__What to do__
Quote every line below exactly as it reads.

***

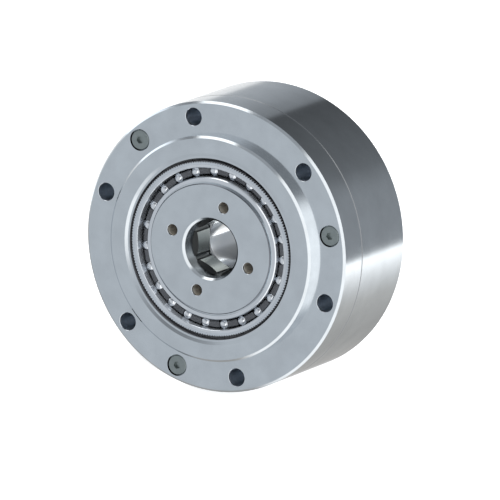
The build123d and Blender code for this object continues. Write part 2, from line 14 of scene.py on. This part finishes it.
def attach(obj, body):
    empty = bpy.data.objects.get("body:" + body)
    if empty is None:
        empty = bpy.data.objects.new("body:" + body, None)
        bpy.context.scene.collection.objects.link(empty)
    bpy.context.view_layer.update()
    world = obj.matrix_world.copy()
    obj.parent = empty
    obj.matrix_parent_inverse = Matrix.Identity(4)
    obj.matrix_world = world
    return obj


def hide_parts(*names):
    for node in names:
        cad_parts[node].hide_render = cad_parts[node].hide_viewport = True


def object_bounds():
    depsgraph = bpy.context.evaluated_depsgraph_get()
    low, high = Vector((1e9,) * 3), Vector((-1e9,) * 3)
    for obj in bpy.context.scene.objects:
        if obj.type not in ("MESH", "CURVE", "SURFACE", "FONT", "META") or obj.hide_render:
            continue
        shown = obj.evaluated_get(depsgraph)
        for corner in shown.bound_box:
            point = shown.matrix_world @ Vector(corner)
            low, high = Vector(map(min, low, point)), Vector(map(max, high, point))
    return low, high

***

__Reply to the exercise__
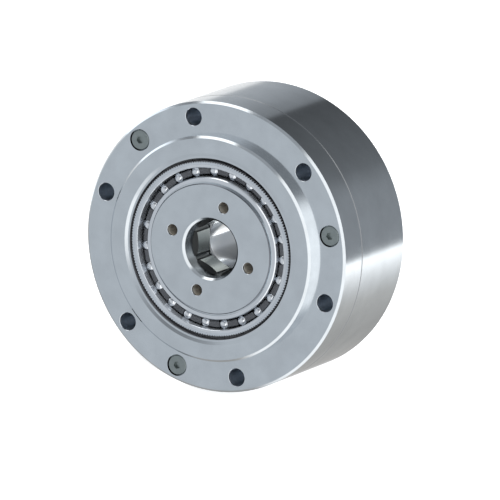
The build123d and Blender code for this object continues. Write part 2, from line 14 of scene.py on. This part finishes it.
def attach(obj, body):
    empty = bpy.data.objects.get("body:" + body)
    if empty is None:
        empty = bpy.data.objects.new("body:" + body, None)
        bpy.context.scene.collection.objects.link(empty)
    bpy.context.view_layer.update()
    world = obj.matrix_world.copy()
    obj.parent = empty
    obj.matrix_parent_inverse = Matrix.Identity(4)
    obj.matrix_world = world
    return obj


def hide_parts(*names):
    for node in names:
        cad_parts[node].hide_render = cad_parts[node].hide_viewport = True


def object_bounds():
    depsgraph = bpy.context.evaluated_depsgraph_get()
    low, high = Vector((1e9,) * 3), Vector((-1e9,) * 3)
    for obj in bpy.context.scene.objects:
        if obj.type not in ("MESH", "CURVE", "SURFACE", "FONT", "META") or obj.hide_render:
            continue
        shown = obj.evaluated_get(depsgraph)
        for corner in shown.bound_box:
            point = shown.matrix_world @ Vector(corner)
            low, high = Vector(map(min, low, point)), Vector(map(max, high, point))
    return low, high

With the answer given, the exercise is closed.